Another thing happened when Jain traded the trap set for the dhol: his shows became parties. When he stood up, his audience did too — and they started dancing.
“Baraat” means “procession,” usually the procession that is part of a North Indian wedding, including a traditional brass band. Red Baraat re-imagines that tradition through a cross-cultural lens.
With five horns and three percussionists, the band calls to mind the contemporary brass bands in New Orleans, like the Rebirth Brass Band, and though Jain has played New Orleans several times, this month the band played its first Mardi Gras. “It was pretty wild, amazing, surreal and full of sleep deprivation,” he said.
Jain writes much of the music for the band, leaning toward the Punjabi flavors of his culture, and while three members of the band have Indian heritage, the Red Baraat sound owes much to the Go-Go music of Washington, D.C., and the funk of James Brown.
Jain asserts that the term world music can encompass the kind of blended sounds that come out of Brooklyn, which is where he and his band mates live.
“We’re all just Americans,” he said.
Red Baraat and Sunny Jain, featuring Jain on dhol and lead vocals, Rohin Khemani on percussion, Tomas Fujiwara on drums, Arun Luthra on soprano sax, Mike Bomwell on baritone sax, Sonny Singh on trumpet, MiWi La Lupa on bass trumpet and John Altieri on sousaphone; 8 p.m., Saturday, March 2, Rialto Center for the Arts; tickets: $39.72 to $69.64; 80 Forsyth Street NW, Atlanta, 30303; information: 404-413-9849; www.rialtocenter.org/
The Rialto also presents dance, classical music and educational events, but has a strong presence in the world music and jazz genres.
Among the world music and jazz performances scheduled at the Rialto this spring are the following:
Dianne Reeves, a four-time Grammy-winner, has performed with Wynton Marsalis and the Lincoln Center Jazz Orchestra and has served as the Los Angeles Philharmonic’s first-ever creative chair for jazz; Saturday, March 16.
Known to American audiences by his jazz pop hit “Grazing in the Grass,” which hit No. 1 in 1968, trumpet and flugelhorn player Hugh Masekela was reintroduced to the U.S. in the 1980s while touring with Paul Simon.
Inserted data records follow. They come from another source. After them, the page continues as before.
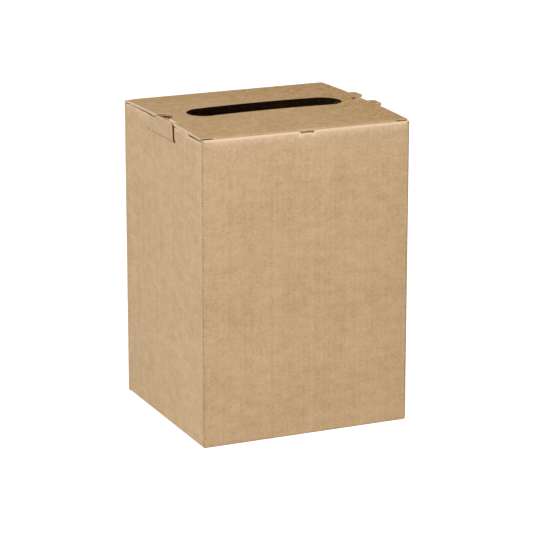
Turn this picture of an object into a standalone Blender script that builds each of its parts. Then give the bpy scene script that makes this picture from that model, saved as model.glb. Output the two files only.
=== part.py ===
# Entry box folded from one die-cut sheet of brown corrugated board.
# It stands on the XY plane with the middle of its base at the origin, front towards -Y.
# The lid is hinged along the top of the back wall and tucks in behind the front wall.
# Every panel between two creases is its own object; all lengths are in metres.
from math import cos, hypot, pi, radians, sin, sqrt, tan

import bmesh
import bpy
from mathutils import Matrix, Vector

# Driving sizes of the folded box
BOX_WIDTH = 0.250
BOX_DEPTH = 0.230
BOX_HEIGHT = 0.350        # floor to the top of the lid along its edges
BOARD = 0.0028            # thickness of the corrugated board
CREASE_GAP = 0.0003       # space between two panels at a crease, or lying on each other
FOLD_RADIUS = 0.0025      # outer radius of a folded edge

# Lid
LID_SIDE_INSET = 0.0005   # raw side edge inside the outer face of the side wall
LID_EDGE_BOW = 0.0020     # rise of the side edges at mid depth
LID_MIDDLE_BOW = 0.0024   # further rise at the middle of the lid
SLOT_END_MARGIN = 0.0315  # from each end of the posting slot to the outside of the box
SLOT_WIDTH = 0.041
SLIT_LENGTH = 0.0150      # slit at each end of the front fold
SLIT_GAP = 0.0011         # between the slit edge of the lid and the front wall

# Front tuck flap
TUCK_LENGTH = 0.045
TUCK_SIDE_CLEARANCE = 0.0018
TUCK_CORNER_RADIUS = 0.014
TUCK_SIDE_TAPER = 0.006   # each side edge comes in this much at the free end
TUCK_LEAN = radians(6.5)  # lean into the box, which lets the flap swing out past the front wall

# Front wall
FRONT_EDGE_DROP = 0.0012  # raw top edge below the top of the lid
THUMB_NOTCH_LENGTH = 0.019
THUMB_NOTCH_DEPTH = 0.0032
THUMB_NOTCH_SLOPE = 0.0025

# Side locks: a tab in each side wall, and two tongues on each side edge of the lid
LOCK_OFFSET = 0.004       # middle of the lock behind the middle of the box
LOCK_LENGTH = 0.072
TAB_HEIGHT = 0.017
TAB_RISE = 0.0020         # top edge of the tab above the crease of its wall
TAB_RELIEF = 0.004        # open slot at the front end of the tab
LEFT_TAB_LEAN = radians(2.5)     # the tongues behind it push the tab out a little
RIGHT_TAB_LEAN = radians(20)   # nothing holds this one in, and the tongues lie over it
TONGUE_LENGTH = 0.020
TONGUE_END_MARGIN = 0.001
TONGUE_CLEARANCE = 0.0002
TONGUE_DROP = 0.0115      # how far a tongue that is pushed in hangs below the lid
TONGUE_REACH = 0.0075     # how far a tongue that lies straight stands out past the side wall
TONGUE_CORNER_RADIUS = 0.0025
THUMB_HOLE_RADIUS = 0.014

# Side dust flaps under the lid
DUST_LENGTH = 0.024       # so short that it stays clear of the posting slot
DUST_HINGE_GAP = 0.0008
DUST_FRONT_SETBACK = 0.0430
DUST_FRONT_TAPER_SHARE = 0.30   # set back this much more for each unit away from the crease
DUST_BACK_SETBACK = 0.0090
DUST_BACK_TAPER_SHARE = 0.16
DUST_CORNER_RADIUS = 0.006
DUST_NOTCH_CLEARANCE = 0.0015   # round the tongues, wherever the flap has swung to
DUST_NOTCH_END_CLEARANCE = 0.0025

# Base, a crash-lock bottom
BASE_SIDE_CLEARANCE = 0.0010
BASE_SEAM_GAP = 0.0008
HOOK_HALF_LENGTH = 0.052
HOOK_REACH = 0.024
HOOK_OFFSET = 0.014
HOOK_CORNER_RADIUS = 0.009
MINOR_CORNER_SETBACK = 0.012
MINOR_DEPTH = 0.088
GLUE_TAB_DEPTH = 0.066
GLUE_TAB_MARGIN = 0.003
MINOR_CORNER_RADIUS = 0.012

# Glue flap of the back left corner
GLUE_FLAP_WIDTH = 0.032
GLUE_FLAP_TAPER = 0.012
GLUE_FLAP_END_GAP = 0.008

# Meshing
CORNER_STEPS = 3
ROUND_PROFILE = 0.5       # a bevel with this profile is a quarter circle
LID_X_STEPS = 20
LID_Y_STEPS = 16
SLOT_END_STEPS = 16
CUT_OVERRUN = 0.010

# Values worked out from the sizes above
half_width = BOX_WIDTH / 2
half_depth = BOX_DEPTH / 2
wall_top = BOX_HEIGHT - BOARD - CREASE_GAP        # creases of the side walls, under the lid
inner_x = half_width - BOARD
slot_length = BOX_WIDTH - 2 * SLOT_END_MARGIN
inner_y = half_depth - BOARD
nose_y = -inner_y + CREASE_GAP                    # outer face of the lid's front fold
tuck_axis_y = nose_y + BOARD
lid_underside = BOX_HEIGHT - BOARD
tab_crease = wall_top - TAB_HEIGHT
tab_back = LOCK_OFFSET + LOCK_LENGTH / 2
tab_front = LOCK_OFFSET - LOCK_LENGTH / 2
bend_inset = BOARD + TONGUE_CLEARANCE + BOARD     # inner face of a tongue that hangs down
slit_inner_x = half_width - SLIT_LENGTH
dust_axis_z = wall_top - BOARD                    # creases of the dust flaps
tongue_low = lid_underside - TONGUE_DROP
dust_notch_depth = hypot(TONGUE_CLEARANCE + BOARD, dust_axis_z - tongue_low) + DUST_NOTCH_CLEARANCE

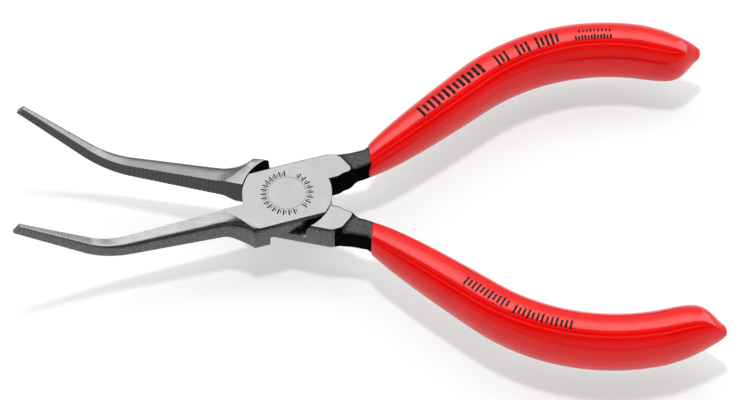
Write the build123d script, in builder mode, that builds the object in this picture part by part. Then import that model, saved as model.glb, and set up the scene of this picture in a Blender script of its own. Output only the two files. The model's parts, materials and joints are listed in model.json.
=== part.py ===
"""Needle nose pliers with bent jaws: two forged halves lap over each other on one flush rivet.

Frame: +Z is the rivet's axis, z = 0 is the head's ground underside, +X runs from the rivet
towards the handles, and the jaws point along -X and bend up. The X axis halves the opening.

Each half is drawn closed, with its gripping face on the XZ plane, and is then swung open by
half of the rest opening. Its side is +1 where its handle lies towards +Y, and -1 where its
handle lies towards -Y. Its jaw is always on the other side from its handle.
"""

import os
from math import cos, degrees, exp, radians, sin

from build123d import *

# Pose
rest_opening = 29.26

# Head
head_thickness = 7.0
head_half_width = 7.2
wall_bulge = 0.8
plate_radius = 9.8
shoulder_gap = 0.3
lap_gap = 0.05

# Rivet
rivet_radius = 3.2
rivet_head_radius = 4.2
rivet_head_height = 1.0
rivet_clearance = 0.05

# Jaw
grip_face_gap = 0.05
flare_corner = 9.6
flare_middle = (12.2, 5.4)
jaw_root = 15.6
jaw_lift = 0.45
jaw_root_height = 5.3
jaw_bend_height = 3.3
jaw_tip_height = 2.5
jaw_root_width = 4.0
jaw_tip_width = 1.1
jaw_corner_share = 0.42
jaw_section_count = 11
foot_overlap = 1.0
top_slope_length = 2.0
bottom_slope_length = 4.0
bend_start = 35.6
bend_radius = 15.0
bend_angle = 40.3
tip_length = 18.7
jaw_overlap = 3.0

# Teeth
tooth_pitch = 1.0
tooth_depth = 0.3
teeth_start = 17.0
teeth_end = 38.0

# Handle root and neck
inner_side = 0.35
root_radius = 16.0
neck_root_centre = (13.0, 4.2)
neck_root_half = (3.3, 2.9)
neck_middle = (16.8, 4.6)
neck_middle_half = (2.6, 2.8)
neck_heading = 10.0

# Handle centreline, from the grip's mouth
mouth = (20.2, 4.8)
straight_heading = 23.8
straight_length = 30.3
handle_radius = 46.3
handle_turn = 50.0
tail_length = 13.3

# Tang, the part of the handle that the grip covers
tang_section_count = 12
tang_mouth_half = (2.4, 2.7)
tang_belly_half = (3.3, 3.5)
tang_end_half = (2.5, 2.6)
tang_corner = 1.4
tang_end_gap = 7.0

# Grip: it swells from its mouth to its belly
grip_section_count = 15
grip_mouth_half = 3.9
grip_belly_half = 5.6
grip_end_half = 5.2
grip_height_ratio = 1.2
grip_belly_at = 55.0
mouth_pinch = 1.0
mouth_pinch_length = 7.0
mouth_cut_heading = -11.0
mouth_overlap = 3.0

# Grip end: distance from the tip, share of the full size, shift to the outer side
grip_end_start = 11.0
grip_end = (
    (8.0, 0.92, -0.3),
    (6.2, 0.85, -0.4),
    (4.4, 0.73, -0.2),
    (2.2, 0.43, 0.75),
    (0.8, 0.25, 1.35),
    (0.0, 0.12, 1.55),
)

mid = head_thickness / 2
shoulder_radius = plate_radius + shoulder_gap
parting_half_width = head_half_width + wall_bulge
reach = root_radius + jaw_root

arc_length = radians(handle_turn) * handle_radius
handle_length = straight_length + arc_length + tail_length
tang_length = handle_length - tang_end_gap

bend_length = radians(bend_angle) * bend_radius
jaw_length = bend_start - jaw_root + bend_length + tip_length


def blend(start, end, share):
    """The value a share of the way from start to end."""
    return start + (end - start) * share


def handle_point(distance):
    """Place and heading on the handle's centreline, a distance from the grip's mouth."""
    along = min(distance, straight_length)
    x = mouth[0] + along * cos(radians(straight_heading))
    y = mouth[1] + along * sin(radians(straight_heading))
    heading = straight_heading
    if distance > straight_length:
        turned = min(distance - straight_length, arc_length) / handle_radius
        heading = straight_heading - degrees(turned)
        x += handle_radius * (sin(radians(straight_heading)) - sin(radians(heading)))
        y += handle_radius * (cos(radians(heading)) - cos(radians(straight_heading)))
    rest = max(distance - straight_length - arc_length, 0)
    x += rest * cos(radians(heading))
    y += rest * sin(radians(heading))
    return x, y, heading


def across_handle(x, y, heading, side):
    """Plane square to the handle: its X is the outward normal, its Y the head's thickness."""
    turn = radians(heading)
    return Plane(
        origin=(x, side * y, mid),
        x_dir=(-sin(turn), side * cos(turn), 0),
        z_dir=(cos(turn), side * sin(turn), 0),
    )


def jaw_point(distance):
    """Distance from the rivet, height and slope of the jaw's centreline, from its root."""
    x = jaw_root + min(distance, bend_start - jaw_root)
    z = mid + jaw_lift
    bent = min(max(distance - (bend_start - jaw_root), 0), bend_length) / bend_radius
    x += bend_radius * sin(bent)
    z += bend_radius * (1 - cos(bent))
    rest = max(distance - (bend_start - jaw_root) - bend_length, 0)
    x += rest * cos(bent)
    z += rest * sin(bent)
    return x, z, degrees(bent)


def across_jaw(distance, side):
    """Plane square to the jaw: its X points away from the gripping face, its Y along it."""
    x, z, slope = jaw_point(distance)
    turn = radians(slope)
    return Plane(
        origin=(-x, -side * grip_face_gap, z),
        x_dir=(0, -side, 0),
        z_dir=(-cos(turn), 0, sin(turn)),
    )


def jaw_size(distance):
    """Height and width of the jaw, a distance from its root."""
    to_bend = jaw_length - tip_length
    if distance < to_bend:
        height = blend(jaw_root_height, jaw_bend_height, distance / to_bend)
    else:
        height = blend(jaw_bend_height, jaw_tip_height, (distance - to_bend) / tip_length)
    return height, blend(jaw_root_width, jaw_tip_width, distance / jaw_length)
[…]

A timeless jazz musician who adds a South African lilt to his interpretations, Masekela’s name is synonymous with the anti-apartheid movement; Saturday, April 6
Extraordinarily fluent clarinetist Eddie Daniels often devotes time to both Mozart and Miles in his concerts, and will be performing jazz and classical music, with the Georgia State University Jazz Band, under the direction of Gordon Vernick; Friday, April 12.
Maestros in Concert
Maestros in Concert brings together Zakir Hussain, a master of North Indian percussion, and Pandit Shivkumar Sharma, one of the great players of the santoor, a 100-stringed Kashmiri folk instrument; Saturday, April 13.
Expect Latin jazz from Tiempo Libre, a Miami-based septet of Cuban emigres playing the high-energy “timba” music of their home country; Saturday, April 27.